▶ [EXERCISE]
Scan the entries below for the word "imported". Copy each line that has it.

▶ [DATA TO PROCESS]
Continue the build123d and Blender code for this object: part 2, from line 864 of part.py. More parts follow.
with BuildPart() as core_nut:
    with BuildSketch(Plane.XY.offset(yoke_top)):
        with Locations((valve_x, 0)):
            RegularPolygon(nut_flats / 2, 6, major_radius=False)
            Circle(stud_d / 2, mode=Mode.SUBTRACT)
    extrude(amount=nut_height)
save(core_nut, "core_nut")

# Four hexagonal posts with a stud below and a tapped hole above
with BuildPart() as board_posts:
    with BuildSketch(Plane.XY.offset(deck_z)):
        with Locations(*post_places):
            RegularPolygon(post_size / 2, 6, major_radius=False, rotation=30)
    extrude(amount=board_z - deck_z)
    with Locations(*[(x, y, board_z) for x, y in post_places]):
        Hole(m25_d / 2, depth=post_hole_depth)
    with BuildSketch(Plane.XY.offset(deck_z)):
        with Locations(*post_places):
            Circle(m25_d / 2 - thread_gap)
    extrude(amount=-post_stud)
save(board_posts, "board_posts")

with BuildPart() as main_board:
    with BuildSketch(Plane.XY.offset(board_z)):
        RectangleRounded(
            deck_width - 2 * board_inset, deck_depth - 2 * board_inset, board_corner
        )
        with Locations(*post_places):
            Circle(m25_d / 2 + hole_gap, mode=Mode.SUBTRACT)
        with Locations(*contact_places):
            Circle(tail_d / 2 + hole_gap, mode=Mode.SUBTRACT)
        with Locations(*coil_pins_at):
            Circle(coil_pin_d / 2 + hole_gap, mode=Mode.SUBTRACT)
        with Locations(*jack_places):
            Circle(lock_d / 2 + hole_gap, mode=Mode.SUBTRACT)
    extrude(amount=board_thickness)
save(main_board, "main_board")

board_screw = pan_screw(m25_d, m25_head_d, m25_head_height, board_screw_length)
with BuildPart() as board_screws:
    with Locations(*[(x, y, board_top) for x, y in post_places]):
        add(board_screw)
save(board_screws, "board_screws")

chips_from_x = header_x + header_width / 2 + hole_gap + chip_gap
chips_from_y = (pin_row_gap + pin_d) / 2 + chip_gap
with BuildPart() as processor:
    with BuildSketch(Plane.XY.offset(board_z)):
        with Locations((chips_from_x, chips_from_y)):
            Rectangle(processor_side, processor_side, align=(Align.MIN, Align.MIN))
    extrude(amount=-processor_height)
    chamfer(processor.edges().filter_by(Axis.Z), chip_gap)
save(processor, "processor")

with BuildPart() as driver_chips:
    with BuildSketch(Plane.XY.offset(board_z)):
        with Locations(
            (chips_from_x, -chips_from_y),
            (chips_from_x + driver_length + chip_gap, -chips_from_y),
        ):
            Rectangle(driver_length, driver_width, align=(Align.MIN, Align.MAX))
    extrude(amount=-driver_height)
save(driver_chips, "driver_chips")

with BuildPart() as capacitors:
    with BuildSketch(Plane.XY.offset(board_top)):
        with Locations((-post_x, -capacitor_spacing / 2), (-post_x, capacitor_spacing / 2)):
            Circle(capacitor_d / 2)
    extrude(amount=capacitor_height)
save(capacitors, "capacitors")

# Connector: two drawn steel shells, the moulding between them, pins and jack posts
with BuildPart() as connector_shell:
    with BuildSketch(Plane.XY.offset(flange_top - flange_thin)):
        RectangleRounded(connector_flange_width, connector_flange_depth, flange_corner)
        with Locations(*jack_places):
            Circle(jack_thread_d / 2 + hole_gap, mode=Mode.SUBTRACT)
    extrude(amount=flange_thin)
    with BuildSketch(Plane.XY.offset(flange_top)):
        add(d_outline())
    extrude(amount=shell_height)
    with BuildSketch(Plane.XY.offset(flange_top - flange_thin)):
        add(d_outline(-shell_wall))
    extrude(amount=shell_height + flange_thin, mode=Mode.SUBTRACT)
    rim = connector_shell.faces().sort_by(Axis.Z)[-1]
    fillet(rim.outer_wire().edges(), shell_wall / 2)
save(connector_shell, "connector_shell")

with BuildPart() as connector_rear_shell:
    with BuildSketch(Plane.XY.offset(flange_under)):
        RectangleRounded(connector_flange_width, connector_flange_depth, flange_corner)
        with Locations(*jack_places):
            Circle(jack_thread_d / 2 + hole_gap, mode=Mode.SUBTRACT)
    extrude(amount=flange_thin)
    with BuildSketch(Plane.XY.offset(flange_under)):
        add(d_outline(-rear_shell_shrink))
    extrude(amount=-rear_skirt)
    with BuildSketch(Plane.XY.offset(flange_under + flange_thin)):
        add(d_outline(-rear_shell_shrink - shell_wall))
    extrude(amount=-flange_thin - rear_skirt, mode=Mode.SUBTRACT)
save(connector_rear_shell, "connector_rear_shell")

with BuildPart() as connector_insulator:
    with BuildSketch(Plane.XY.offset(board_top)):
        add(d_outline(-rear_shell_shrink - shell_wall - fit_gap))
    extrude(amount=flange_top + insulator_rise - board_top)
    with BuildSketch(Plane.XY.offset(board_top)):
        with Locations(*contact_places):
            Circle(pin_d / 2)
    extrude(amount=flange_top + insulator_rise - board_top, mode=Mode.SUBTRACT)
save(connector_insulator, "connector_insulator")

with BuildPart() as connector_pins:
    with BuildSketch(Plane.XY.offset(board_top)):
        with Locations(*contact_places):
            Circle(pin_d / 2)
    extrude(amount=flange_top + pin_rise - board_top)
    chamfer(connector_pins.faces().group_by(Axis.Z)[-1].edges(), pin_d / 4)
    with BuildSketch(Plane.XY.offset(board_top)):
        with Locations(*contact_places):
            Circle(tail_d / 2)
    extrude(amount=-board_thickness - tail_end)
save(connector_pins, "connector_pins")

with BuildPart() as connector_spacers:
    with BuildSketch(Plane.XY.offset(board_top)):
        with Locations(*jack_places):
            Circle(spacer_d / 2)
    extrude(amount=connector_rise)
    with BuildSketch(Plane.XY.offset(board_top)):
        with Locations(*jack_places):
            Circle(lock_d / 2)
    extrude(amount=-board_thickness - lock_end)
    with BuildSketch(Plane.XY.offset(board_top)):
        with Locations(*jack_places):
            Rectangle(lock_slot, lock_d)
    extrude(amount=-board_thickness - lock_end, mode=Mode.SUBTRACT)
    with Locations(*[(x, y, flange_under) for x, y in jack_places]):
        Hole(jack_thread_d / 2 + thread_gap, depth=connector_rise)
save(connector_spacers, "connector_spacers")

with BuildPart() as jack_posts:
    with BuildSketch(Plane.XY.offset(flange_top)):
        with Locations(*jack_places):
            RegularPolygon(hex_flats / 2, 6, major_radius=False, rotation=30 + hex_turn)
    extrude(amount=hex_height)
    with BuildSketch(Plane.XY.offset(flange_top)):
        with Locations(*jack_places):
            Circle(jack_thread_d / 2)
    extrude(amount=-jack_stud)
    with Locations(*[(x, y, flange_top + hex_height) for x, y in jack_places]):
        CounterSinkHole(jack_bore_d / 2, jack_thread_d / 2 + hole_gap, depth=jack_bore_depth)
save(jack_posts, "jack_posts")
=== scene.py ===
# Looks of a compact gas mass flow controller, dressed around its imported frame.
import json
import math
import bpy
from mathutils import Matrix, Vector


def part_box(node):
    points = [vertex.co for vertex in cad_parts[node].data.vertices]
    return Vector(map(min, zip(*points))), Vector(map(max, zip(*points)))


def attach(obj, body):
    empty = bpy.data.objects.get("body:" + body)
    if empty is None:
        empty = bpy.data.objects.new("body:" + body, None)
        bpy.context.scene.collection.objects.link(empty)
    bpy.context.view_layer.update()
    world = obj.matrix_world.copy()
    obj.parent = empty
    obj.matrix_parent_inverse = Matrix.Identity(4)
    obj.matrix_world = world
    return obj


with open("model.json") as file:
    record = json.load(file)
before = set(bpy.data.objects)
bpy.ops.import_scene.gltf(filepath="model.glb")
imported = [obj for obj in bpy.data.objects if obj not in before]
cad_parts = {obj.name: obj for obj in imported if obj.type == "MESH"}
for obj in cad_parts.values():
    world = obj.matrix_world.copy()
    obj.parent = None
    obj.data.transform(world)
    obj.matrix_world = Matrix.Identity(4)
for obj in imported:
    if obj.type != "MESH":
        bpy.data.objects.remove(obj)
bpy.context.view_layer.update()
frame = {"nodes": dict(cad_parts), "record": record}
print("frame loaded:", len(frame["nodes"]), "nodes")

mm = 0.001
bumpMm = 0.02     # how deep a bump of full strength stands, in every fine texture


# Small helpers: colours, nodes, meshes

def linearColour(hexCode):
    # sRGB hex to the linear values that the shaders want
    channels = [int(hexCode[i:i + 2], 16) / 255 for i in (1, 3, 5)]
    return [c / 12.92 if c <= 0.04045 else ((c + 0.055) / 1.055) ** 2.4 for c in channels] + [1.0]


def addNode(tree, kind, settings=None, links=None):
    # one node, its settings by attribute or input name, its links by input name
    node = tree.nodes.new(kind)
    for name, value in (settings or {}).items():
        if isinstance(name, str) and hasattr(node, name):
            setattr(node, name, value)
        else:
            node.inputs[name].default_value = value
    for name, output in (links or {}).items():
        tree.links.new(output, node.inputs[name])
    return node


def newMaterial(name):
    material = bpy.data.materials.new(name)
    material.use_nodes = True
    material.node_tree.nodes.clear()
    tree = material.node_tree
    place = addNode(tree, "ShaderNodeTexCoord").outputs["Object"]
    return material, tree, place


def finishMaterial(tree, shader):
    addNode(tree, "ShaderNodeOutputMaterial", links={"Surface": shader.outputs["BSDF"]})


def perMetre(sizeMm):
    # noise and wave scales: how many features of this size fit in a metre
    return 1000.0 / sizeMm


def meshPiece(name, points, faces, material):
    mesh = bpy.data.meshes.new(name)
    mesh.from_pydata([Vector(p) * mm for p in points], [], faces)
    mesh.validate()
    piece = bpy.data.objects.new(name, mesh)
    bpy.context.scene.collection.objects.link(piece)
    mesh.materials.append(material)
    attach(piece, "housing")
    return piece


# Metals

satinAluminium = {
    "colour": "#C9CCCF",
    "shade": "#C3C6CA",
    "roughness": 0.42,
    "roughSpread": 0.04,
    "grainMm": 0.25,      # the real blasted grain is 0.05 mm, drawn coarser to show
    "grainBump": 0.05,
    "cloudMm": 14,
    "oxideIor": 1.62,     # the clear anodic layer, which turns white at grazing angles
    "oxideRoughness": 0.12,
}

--

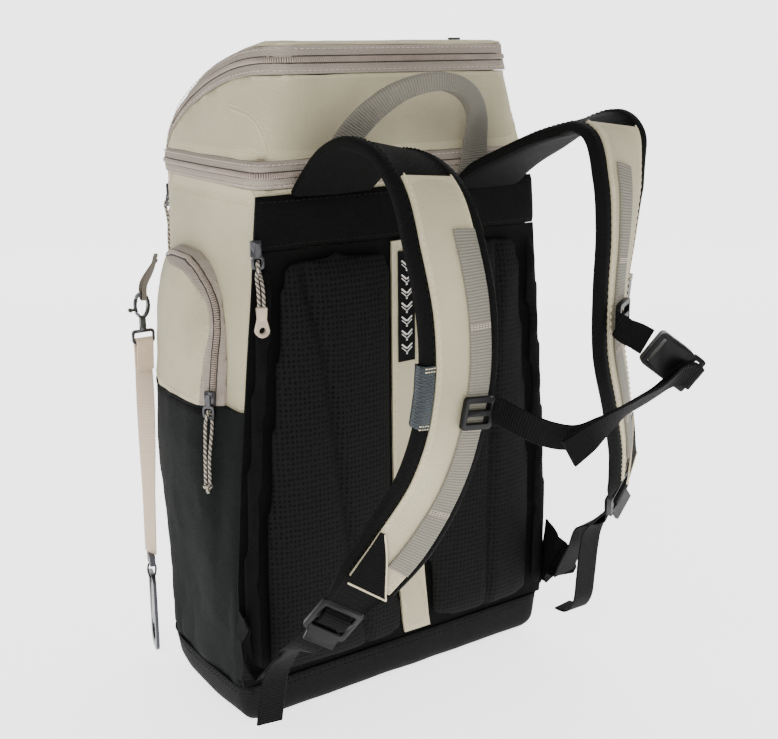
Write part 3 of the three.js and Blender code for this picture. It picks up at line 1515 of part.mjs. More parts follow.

▶ [SOLUTION FOR THIS TASK]
# Looks of a compact gas mass flow controller, dressed around its imported frame.
imported = [obj for obj in bpy.data.objects if obj not in before]
cad_parts = {obj.name: obj for obj in imported if obj.type == "MESH"}
for obj in imported:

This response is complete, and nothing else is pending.